Dompteur de laves, le poète, Régisseur d’éruptions,
Régent des éclosions, Magellan des petits matins,
Commandeur des métamorphoses…

Jacques LACARRIERE, Ce que je dois à Aimé Césaire.

Tout comme l’écrivain Julien Gracq (1910-2007), décédé il y a déjà quelques mois, Aimé Césaire (1913-2008) n’aura pas la chance de participer — de son vivant ; donc, en sang, en chair, en os — aux célébrations qui marqueront le centième anniversaire de sa naissance. Tout comme Albert Camus (1913-1960), qui, lui, fut brutalement fauché dans la force de l’âge, Aimé Césaire aurait eu cent ans en 2013. Mais le poète s’en est allé, un peu avant la date requise, le 17 avril dernier, à Fort-de-France en Martinique. Il avait 94 ans. Contrairement à ce qui s’était passé au moment de la mort de Léopold Sédar Senghor (1906-2001), son aîné et son plus fidèle allié, Césaire a bénéficié d’obsèques nationales et reçu de très nombreux hommages, dont ceux, en particulier, de la classe politique française presque dans son entier.

On ne résume pas la vie d’un homme en quelques phrases, on la parcourt seulement. Naissance d’Aimé Césaire, le 26 juin 1913, au sein d’une famille de six enfants de Basse-Pointe ; père fonctionnaire, mère couturière. Boursier dans les années trente à Paris, il étudie au lycée Louis-le-Grand. Il y rencontre Senghor avec qui il fonde, aux côtés de Damas et de Birago Diop, la revue L’Étudiant noir — où, pour la première fois, des écrivains noirs refusent les modèles littéraires des blancs et proclament leur négritude.
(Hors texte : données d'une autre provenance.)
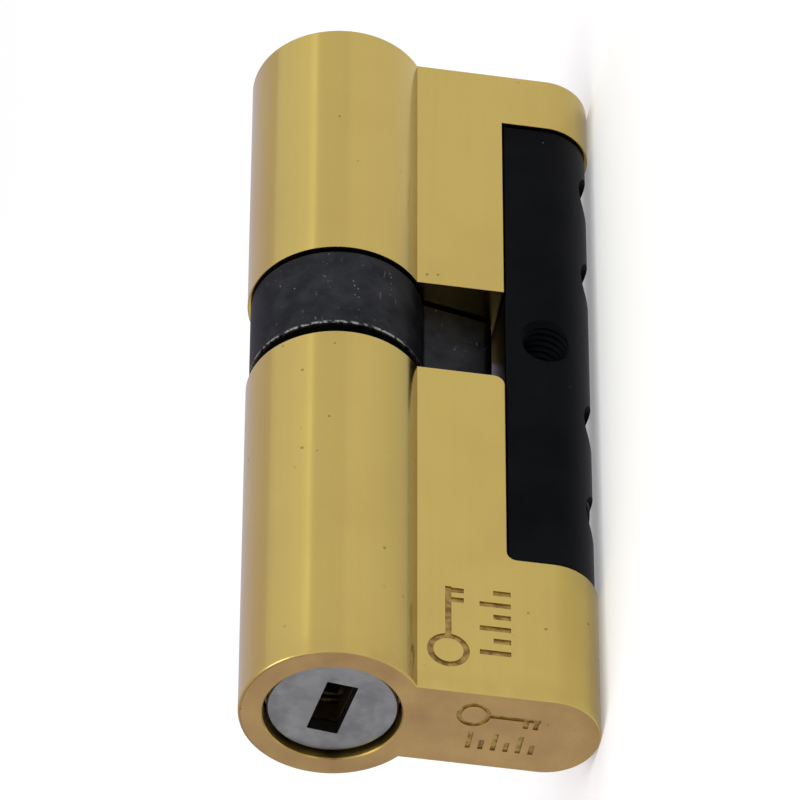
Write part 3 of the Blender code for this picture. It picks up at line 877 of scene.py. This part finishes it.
print("materials")
brassFinishes = [polishedBrass(), keyFaceShadedBrass(), boreBrass(), markBrass()]
blackSteel = satinBlackSteel()
shieldFinish = shieldSteel()

print("housings")
outerHousing = makeHousing("outerHousing", -1, housing["outerFace"], brassFinishes)
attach(outerHousing, "body")
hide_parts("outer_housing")
innerHousing = makeHousing("innerHousing", 1, housing["innerFace"], brassFinishes)
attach(innerHousing, "body")
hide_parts("inner_housing")

print("connecting bar and screws")
connectingBar = makeBar(blackSteel)
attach(connectingBar, "body")
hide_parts("connecting_bar")
for index, (y, drop) in enumerate(zip(housing["screws"], screw["drops"]), 1):
    barScrew = makeScrew(index, y, drop, blackSteel)
    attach(barScrew, "body")
    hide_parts(f"bar_screw_{index}")

print("cam")
camRing = makeCam(blackenedCamSteel(camSizes["start"]))
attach(camRing, "cam")
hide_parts("cam")

print("shield discs")
outerShield = makeShield("outerShield", -1, housing["outerFace"], shield["outerTurn"], shieldFinish)
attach(outerShield, "outer_plug")
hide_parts("outer_shield_disc")
innerShield = makeShield("innerShield", 1, housing["innerFace"], 0.0, shieldFinish)
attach(innerShield, "inner_plug")
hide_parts("inner_shield_disc")

print("inner works")
# the code discs' brass is darkened as painted shade
rotorFinish, discFinish, clipFinish = rotorSteel(), shadedCodeDiscBrass(), clipSteel()
for name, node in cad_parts.items():
    if "code_disc" in name:
        finish = discFinish
    elif "retaining_ring" in name or "spacer" in name:
        finish = clipFinish
    elif "rotor" in name or "sidebar" in name or name == "clutch":
        finish = rotorFinish
    else:
        continue
    node.data.materials.clear()
    node.data.materials.append(finish)


studio = {
    "floorZ": -24.5,  # mm
    "floorSize": 6.0,  # metres from here on
    "lampSize": 0.5,
    "lampPower": 2.2,
    "lampPlace": (0.25, -0.45, 0.85),
    "cameraPlace": (0.446554, -0.431026, 0.069768),
    "cameraTurn": (43.88757, 80.25068, 0.67786),  # degrees
    "lens": 297.8,  # mm of focal length on a 36 mm sensor
    "sky": [
        (0.000, (0.62, 0.58, 0.66)),
        (0.500, (1.02, 1.03, 1.04)),
        (0.605, (1.06, 1.07, 1.06)),
        (0.609, (1.50, 1.52, 1.46)),
        (0.619, (1.50, 1.52, 1.46)),
        (0.632, (1.24, 1.26, 1.24)),
        (0.772, (1.06, 1.08, 1.10)),
        (0.777, (0.86, 0.80, 0.80)),
        (0.870, (0.82, 0.76, 0.86)),
        (1.000, (0.62, 0.58, 0.66)),
    ],
}


def makeWorld():
    world = bpy.data.worlds.new("studio")
    bpy.context.scene.world = world
    tree = Tree(world)
    where = tree.add("ShaderNodeTexCoord")
    x, z = (tree.add("ShaderNodeSeparateXYZ", {}, {0: where}, output=axis) for axis in (0, 2))
    around = z.sum("ARCTAN2", z, x) / fullTurn + 0.5
    colour = tree.add("ShaderNodeValToRGB", {"stops": studio["sky"]}, {0: around})
    background = tree.add("ShaderNodeBackground", {}, {"Color": colour, "Strength": 1.0})
    tree.add("ShaderNodeOutputWorld", {}, {"Surface": background})


def makeFloor():
    shape = bmesh.new()
    bmesh.ops.create_grid(shape, x_segments=1, y_segments=1, size=studio["floorSize"] / 2)
    bmesh.ops.translate(shape, verts=shape.verts, vec=(0, 0, studio["floorZ"] * mm))
    material, tree = newMaterial("paleFloor")
    tone = tree.mix(tree.noise(60.0), (0.72, 0.72, 0.72), (0.70, 0.70, 0.70))
    glow = {"Emission Color": (1, 1, 1, 1), "Emission Strength": 0.26}
    tree.shader({"Base Color": tone, "Roughness": 0.9, **glow})
    makePiece("floor", shape, [material])


def makeLight():
    lamp = bpy.data.lights.new("overhead", "AREA")
    lamp.shape = "DISK"
    lamp.size = studio["lampSize"]
    lamp.energy = studio["lampPower"]
    light = bpy.data.objects.new("overhead", lamp)
    light.location = studio["lampPlace"]
    light.rotation_euler = (-light.location).to_track_quat("-Z", "Y").to_euler()
    bpy.context.scene.collection.objects.link(light)


def makeCamera():
    lens = bpy.data.cameras.new("camera")
    lens.lens = studio["lens"]
    lens.sensor_width = 36
    lens.clip_start = 0.01
    lens.clip_end = 20
    camera = bpy.data.objects.new("camera", lens)
    camera.location = studio["cameraPlace"]
    camera.rotation_euler = [radians(angle) for angle in studio["cameraTurn"]]
    bpy.context.scene.collection.objects.link(camera)
    bpy.context.scene.camera = camera


print("floor, light and camera")
makeWorld()
makeFloor()
makeLight()
makeCamera()
bpy.context.scene.view_settings.view_transform = "Standard"
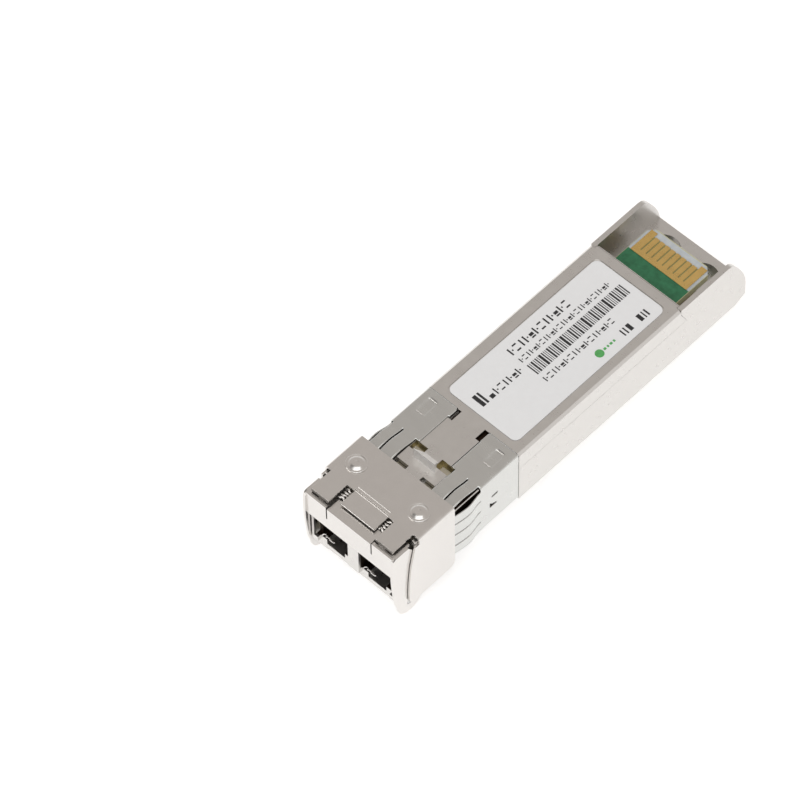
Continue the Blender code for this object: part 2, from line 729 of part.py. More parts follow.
def optics_flex(datum, look, name, side):
    """A flexible circuit that stands behind the header and folds over on to the board."""
    x = side * PORT_PITCH / 2
    on_board = BOARD_Z[1] + 0.1
    inner = [(-44.15, 1.6), (-44.15, on_board - 0.2), (-43.95, on_board), (-39.3, on_board)]
    outer = [(-39.3, on_board + 0.15), (-44.05, on_board + 0.15), (-44.3, on_board - 0.1), (-44.3, 1.6)]
    solid(name, look, datum, prism(inner + outer, "x", x - 1.2, x + 1.2))


def optics_clamp(datum, look):
    """A plate across the shell that holds both barrels behind their flanges."""
    outline = rounded_rectangle(-5.45, 5.45, FLOOR_TOP + 0.1, 6.85, 0.5, 3)
    solid(
        "optics_clamp", look, datum,
        prism(outline, "y", -46.75, -45.75),
        cut(*rods("y", PORT_PITCH / 2, OPTICAL_AXIS_Z, 1.76, -48.0, -44.0)),
        cut(block((-0.9, 0.9), (-48.0, -44.0), (4.2, 8.0))),
    )


# ---------------------------------------------------------------- board


def board_outline():
    half, (front, rear), chamfer = BOARD_HALF_WIDTH, BOARD_Y, 0.85
    return [
        (-half, front), (half, front), (half, rear - chamfer), (half - chamfer, rear),
        (-half + chamfer, rear), (-half, rear - chamfer),
    ]


def pcb(datum, look):
    notches = rods("z", SCREW_X, SCREW_Y, SCREW_BOSS_RADIUS + 0.25, 4.0, 8.0, 24)
    solid("pcb", look, datum, prism(board_outline(), "z", *BOARD_Z), cut(*notches))


def contact_comb(datum, look, name, low, high):
    """Ten edge contacts on the standard pitch, joined at their roots. The outer ones are wider and longer."""
    first = -(CONTACT_COUNT - 1) / 2 * CONTACT_PITCH
    end = CONTACT_COUNT - 1
    outline = []
    for number in range(CONTACT_COUNT):
        x = first + number * CONTACT_PITCH
        left = x - (CONTACT_OUTER_HALF if number == 0 else CONTACT_HALF)
        right = x + (CONTACT_OUTER_HALF if number == end else CONTACT_HALF)
        tip = CONTACT_TIPS[0] if number in (0, end) else CONTACT_TIPS[1]
        outline += [(left, CONTACT_ROOT[1]), (left, tip), (right, tip), (right, CONTACT_ROOT[1])]
    corners = [(outline[-1][0], CONTACT_ROOT[0]), (outline[0][0], CONTACT_ROOT[0])]
    solid(name, look, datum, prism(outline[1:-1] + corners, "z", low, high))


def chip(datum, look, name, x, y, z):
    """A flat moulded package with a chamfered top."""
    shape = block(x, y, z)
    top = [edge for edge in shape.edges if all(vert.co.z > z[1] - 1e-6 for vert in edge.verts)]
    bmesh.ops.bevel(shape, geom=top, offset=0.08, segments=1, affect="EDGES")
    solid(name, look, datum, shape)


# ---------------------------------------------------------------- latch


def pivot_pin(datum, look, name, side):
    low, high = (4.95, 6.75) if side > 0 else (-6.75, -4.95)
    solid(name, look, datum, rod("x", (PIVOT_Y, PIVOT_Z), PIVOT_PIN_RADIUS, low, high, 24))


def arm_outline():
    """One arm of the bail seen from the side: a slim leaf that ends in a round lobe about the pivot."""
    return [
        (-56.1, 9.35),
        (-56.45, 9.15),
        (-56.6, 8.7),
        (FRONT_END, 7.0),
        (-56.62, 5.2),
        (-56.5, 3.2),
        (-56.36, 1.7),
        (-56.2, 0.3),
        *arc((PIVOT_Y, PIVOT_Z), LOBE_RADIUS, 178, 410, 18),
        (-53.3, 2.2),
        (-53.2, 8.0),
        (-54.1, 9.3),
    ]


def bail_lever(datum, look):
    pivot = (0.0, PIVOT_Y, PIVOT_Z)
    arm = prism(arm_outline(), "x", *ARM_X)
    hole = rod("x", (PIVOT_Y, PIVOT_Z), PIVOT_HOLE_RADIUS, 6.0, 7.5, 24)
    drive = rod("x", DRIVE_PIN, DRIVE_PIN_RADIUS, 5.98, 6.5, 16)
    bar_y = (-56.42, -56.0)
    solid(
        "bail_lever", look, datum,
        block((-6.5, 6.5), bar_y, (5.6, 9.35)),
        add(arm, mirrored(arm)),
        cut(block((-3.25, 3.25), (-57.0, -55.0), (9.2, 10.0))),
        add(block((-3.2, 3.2), (-56.25, -54.5), (8.85, 9.2))),
        add(*both_sides(block, (5.95, 6.45), (-56.1, -53.65), (8.9, 9.35))),
        cut(*both_sides(block, (3.25, 3.42), (-57.0, -55.0), (7.3, 10.0))),
        cut(hole, mirrored(hole)),
        add(drive, mirrored(drive)),
        pivot=pivot,
    )


def leg_outline():
    """One leg of the slider: down the side, then forward to a fork that straddles the bail's drive pin."""
    gap = DRIVE_PIN_RADIUS + 0.09
    fork_bottom, fork_roof = -0.5, PIVOT_Z + DRIVE_RADIUS + DRIVE_PIN_RADIUS + 0.1
    pin = DRIVE_PIN[0]
    return [
        (-52.3, 9.2),
        (-52.3, 1.1),
        (pin - gap - 0.5, 0.9),
        (pin - gap - 0.5, fork_bottom),
        (pin - gap, fork_bottom),
        (pin - gap, fork_roof),
        (pin + gap, fork_roof),
        (pin + gap, fork_bottom),
        (-51.0, fork_bottom),
        (-51.0, 9.2),
    ]


def latch_slider(datum, look):
    leg = prism(leg_outline(), "x", *LEG_X)
    slot_y = (RIVET_Y - RIVET_SHANK_RADIUS - 0.1, RIVET_Y + RIVET_SHANK_RADIUS + 0.1 + SLIDER_TRAVEL)
    slot = block((RIVET_X - 0.8, RIVET_X + 0.8), slot_y, (8.5, 10.0))
    riser_y = (-48.05, -47.7)
    solid(
        "latch_slider", look, datum,
        block((-LEG_X[1], LEG_X[1]), (-52.8, -47.7), SLIDER_PLATE_Z),
        add(leg, mirrored(leg)),
        cut(slot, mirrored(slot)),
        add(*both_sides(block, TINE_X, riser_y, (TINE_Z[0], SLIDER_PLATE_Z[1] - 0.02))),
        add(*both_sides(block, (TINE_X[0] + 0.01, TINE_X[1] - 0.01), (riser_y[0] + 0.1, TINE_TIP), TINE_Z)),
        add(block((-0.6, 0.6), (riser_y[0] + 0.01, riser_y[1] - 0.01), (7.45, SLIDER_PLATE_Z[0] + 0.1))),
    )


def return_spring(datum, look):
    """A coil that pushes the slider back, between the receptacle and the slider's lug."""
    points = []
    steps = SPRING_TURNS * 14
    low, high = SPRING_Y
    for i in range(steps + 1):
        way = i / steps
        angle = 2 * math.pi * SPRING_TURNS * way
        x, z = SPRING_RADIUS * math.cos(angle), SPRING_Z + SPRING_RADIUS * math.sin(angle)
        points.append(Vector((x, low + (high - low) * way, z)) * MM)
    curve = bpy.data.curves.new("return_spring", "CURVE")
    curve.dimensions = "3D"
    curve.bevel_depth = SPRING_WIRE_RADIUS * MM
    curve.bevel_resolution = 1
    curve.use_fill_caps = True
    spline = curve.splines.new("POLY")
    spline.points.add(len(points) - 1)
    for point, place in zip(spline.points, points):
        point.co = (*place, 1.0)
    curve.materials.append(look)
    spring = bpy.data.objects.new("return_spring", curve)
    spring.parent = datum
    bpy.context.scene.collection.objects.link(spring)


def main():
    clear_scene()
    datum = make_datum()
    nickel = material("nickel_plated_zinc", (0.62, 0.59, 0.56), 1.0, 0.34)
    steel = material("stainless_sheet", (0.58, 0.58, 0.56), 1.0, 0.28)
    bright = material("bright_nickel", (0.68, 0.66, 0.62), 1.0, 0.2)
    gold = material("gold_plating", (0.72, 0.50, 0.20), 1.0, 0.3)
    mask = material("green_solder_mask", (0.03, 0.22, 0.13), 0.0, 0.4)
    paper = material("label_stock", (0.83, 0.84, 0.86), 0.0, 0.45)
    epoxy = material("moulded_epoxy", (0.03, 0.03, 0.032), 0.0, 0.5)
    silicone = material("thermal_silicone", (0.35, 0.42, 0.55), 0.0, 0.8)
    polyimide = material("polyimide", (0.55, 0.28, 0.06), 0.0, 0.4)
    ceramic = material("zirconia", (0.85, 0.84, 0.80), 0.0, 0.3)

    base_housing(datum, nickel)
    top_cover(datum, nickel)
    label(datum, paper)
    emi_collar(datum, steel)
    head_cover(datum, bright)
    lc_receptacle(datum, nickel)
    optics_clamp(datum, steel)
    pcb(datum, mask)
    contact_comb(datum, gold, "contacts_top", BOARD_Z[1] + 0.02, BOARD_Z[1] + 0.08)
    contact_comb(datum, gold, "contacts_bottom", BOARD_Z[0] - 0.08, BOARD_Z[0] - 0.02)
    chip(datum, epoxy, "laser_driver_chip", (-3.7, -0.7), (-36.0, -33.1), (6.3, 7.05))
    chip(datum, epoxy, "receiver_chip", (0.7, 3.7), (-36.0, -33.1), (6.3, 7.05))
    chip(datum, epoxy, "microcontroller", (-1.8, 1.8), (-25.5, -21.9), (6.3, 7.1))
    chip(datum, epoxy, "power_inductor", (0.9, 3.4), (-17.8, -15.3), (6.3, 7.4))
    chip(datum, silicone, "thermal_pad", (-3.6, 3.6), (-35.9, -33.2), (7.1, 7.55))
    bail_lever(datum, bright)
    latch_slider(datum, steel)
    return_spring(datum, steel)
    for side, hand, optic in ((-1, "left", "tosa"), (1, "right", "rosa")):
        shell_screw(datum, steel, f"shell_screw_{hand}", side)
        cover_rivet(datum, bright, f"cover_rivet_{hand}", side)
        pivot_pin(datum, steel, f"pivot_pin_{hand}", side)
        optical_barrel(datum, steel, f"{optic}_barrel", side)
        alignment_sleeve(datum, ceramic, f"{optic}_sleeve", side)
        optical_header(datum, gold, f"{optic}_header", side)
        optics_flex(datum, polyimide, f"{optic}_flex", side)


main()
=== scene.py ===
"""Looks of a pluggable optical transceiver module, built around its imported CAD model.

Numbers for shapes are millimetres in the module's own datum: x across, y towards the rear, z away from the
underside, with z = 0 on the underside of the shell. at() carries a point into the frame, in metres.
"""

import json
import math

import bmesh
import bpy
from mathutils import Matrix, Vector


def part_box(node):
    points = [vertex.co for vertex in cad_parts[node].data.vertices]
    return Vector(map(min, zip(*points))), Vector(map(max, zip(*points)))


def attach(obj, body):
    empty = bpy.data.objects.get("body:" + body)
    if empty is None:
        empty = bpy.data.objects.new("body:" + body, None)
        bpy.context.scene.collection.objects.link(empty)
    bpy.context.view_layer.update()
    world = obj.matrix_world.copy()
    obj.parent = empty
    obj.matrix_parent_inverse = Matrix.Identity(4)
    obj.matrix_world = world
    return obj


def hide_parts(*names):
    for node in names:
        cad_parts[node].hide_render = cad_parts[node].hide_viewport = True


MM = 0.001
REAR_END = 0.75
SHELL_TOP = 8.5
HALF_WIDTH = 6.775

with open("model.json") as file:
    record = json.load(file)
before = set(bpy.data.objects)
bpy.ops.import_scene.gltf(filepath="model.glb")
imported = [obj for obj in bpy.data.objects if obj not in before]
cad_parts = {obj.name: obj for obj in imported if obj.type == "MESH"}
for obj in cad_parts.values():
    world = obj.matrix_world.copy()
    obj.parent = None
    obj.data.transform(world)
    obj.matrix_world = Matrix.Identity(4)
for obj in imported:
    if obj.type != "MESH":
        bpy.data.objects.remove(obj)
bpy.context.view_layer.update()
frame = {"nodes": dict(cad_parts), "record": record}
shell_low, shell_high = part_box("base_housing")
DATUM = Vector((0.0, shell_high.y - REAR_END * MM, shell_low.z))

SLOT_OF = {row["node"]: row["material_slot"] for row in frame["record"]["subparts"]}


def at(x, y, z):
    """A point in millimetres from the module's datum, in the frame's metres."""
    return Vector((x, y, z)) * MM + DATUM


# ---------------------------------------------------------------- node helpers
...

En 1939, des fragments de son œuvre poétique majeure, Cahier d’un retour au pays natal, paraissent dans la revue Volontés. D’autres recueils suivront dont, parmi les plus éclatants, Ferrements, Moi, laminaire et Les Armes miraculeuses, ainsi que quelques pièces de théâtre. En 1940, il fonde, notamment avec René Ménil, la revue Tropiques où figurent des poèmes de pure inspiration surréaliste. C’est à la lecture de cette publication qu’André Breton découvre, d’ailleurs, son œuvre. En 1945, Césaire est élu maire de Fort-de-France (il le restera presque jusqu’au terme de son long parcours) sur une liste du Parti communiste, puis député (de 1946 à 1993). Les années s’écoulent de plus en plus vite pour lui, et les choses se précisent, ou s’affirment — en lui. En 1950, il publie dans Présence africaine l’un de ses textes les plus virulents, Discours sur le colonialisme. Et, en 1958, peu après avoir démissionné du PCF, il fonde le Parti progressiste martiniquais, parti fortement autonomiste.

Grâce à ses origines modestes et son engagement humain, Césaire devient, au fil des ans, le « prophète » de la diversité culturelle. Avec Senghor, il invente aussi le concept de francophonie des peuples. Qui, mieux que lui, a su faire de la langue française la véritable langue de l’autre ? Césaire, le visionnaire, a toujours su créer les mots pour dire demain… Mais les années ont passé, et Aimé a fini par s’en retourner, en poète enraciné dans la terre (son île et sa langue natales) comme un arbre… Aimé, le trublion, le fervent, l’audacieux, le capteur d’énergies, maniant toujours avec talent, dans sa langue même, investigation morale, érotisme solaire, colère nègre, expressions telluriques, bucoliques et rebelles. Alors comment résister, pour lui rendre simplement hommage, à faire usage d’une citation puisée dans son œuvre incomparable.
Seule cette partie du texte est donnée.